The Rock Run Trails System (RRTS) is a 12.2 mi cross-country skiing and hiking trail in central Pennsylvania, consisting of an entrance trail and loop in Moshannon State Forest. It follows several former logging railroad grades, some of significant historical interest. It shares part of its route with the Allegheny Front Trail.

==History and route==
The Rock Run Trails System was developed for cross-country skiers to the east of Black Moshannon State Park in the early 1980s, by converting several former logging railroad grades. The area is known for its high elevation and significant snowfall, attracting many cross-country skiers, and the area already had several unofficial ski trails. After its completion, the RRTS became popular with hikers during the non-winter months, inspiring calls for the creation of a longer backpacking loop trail now known as the Allegheny Front Trail, which was completed in the late 1990s and which makes use of a portion of the RRTS.

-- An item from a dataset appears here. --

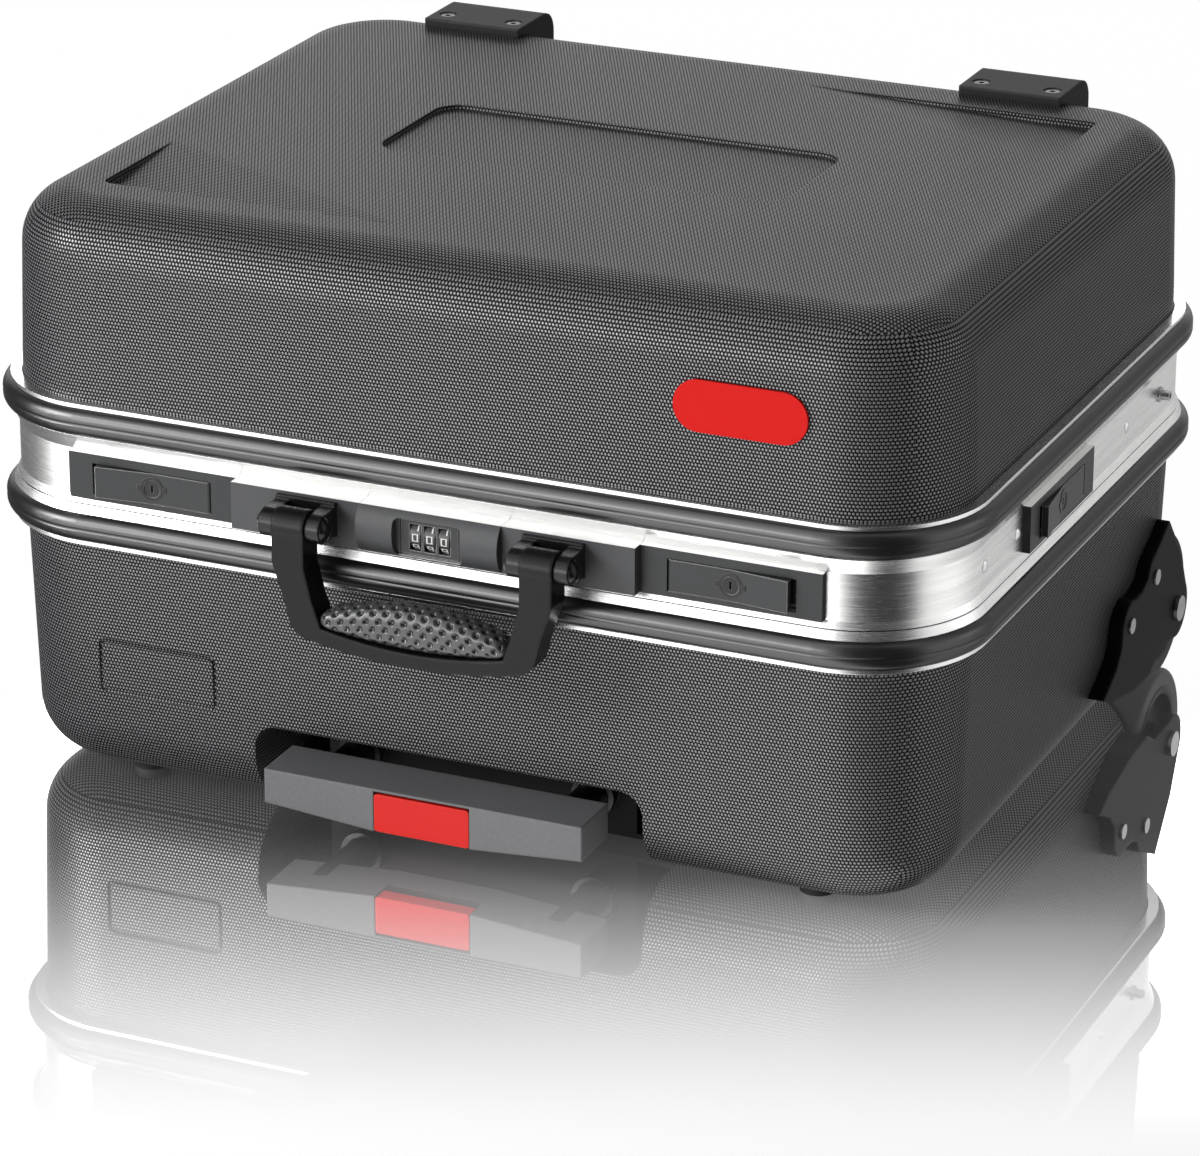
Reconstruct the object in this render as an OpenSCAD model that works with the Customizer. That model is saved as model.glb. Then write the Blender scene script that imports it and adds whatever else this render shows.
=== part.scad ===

The main trailhead for the RRTS is at the corner of Pennsylvania Route 504 and Tram Road, 4.5 miles east of the state park. The RRTS heads north across a high plateau area, following a path formerly known as the Entrance Trail. This segment is shared with the Allegheny Front Trail. A loop junction is reached at 2.0 miles, where the Allegheny Front Trail departs to the west. Following the RRTS loop counter-clockwise, the trail turns right onto the former Woodland Trail and traverses the east side of a wide valley formed by Rock Run and its tributaries. At 3.7 miles, reach an intersection with a cross-connector known as the Junction Trail, which leads 0.14 mile west to the other side of the RRTS loop, forming a shortcut. Back on the main RRTS loop, the trail crosses the Middle Branch of Rock Run at 5.3 miles and makes a sharp U-turn back to the south, now following the former Forks Trail, which utilizes switchbacks built for an old logging railroad to climb the side of the valley.

The Allegheny Front Trail rejoins the RRTS at 7.4 miles, and the two are concurrent for the rest of their respective distances. The junction with the other end of the short Junction Trail is reached at 8.4 miles. At 10.1 miles, reach the end of the loop at the junction with the Entrance Trail that was encountered earlier. Skiers or hikers following just the RRTS will complete this segment for the second time but in the opposite direction. The two trails continue south until reaching the trailhead on PA 504, with the RRTS ending after 12.2 miles.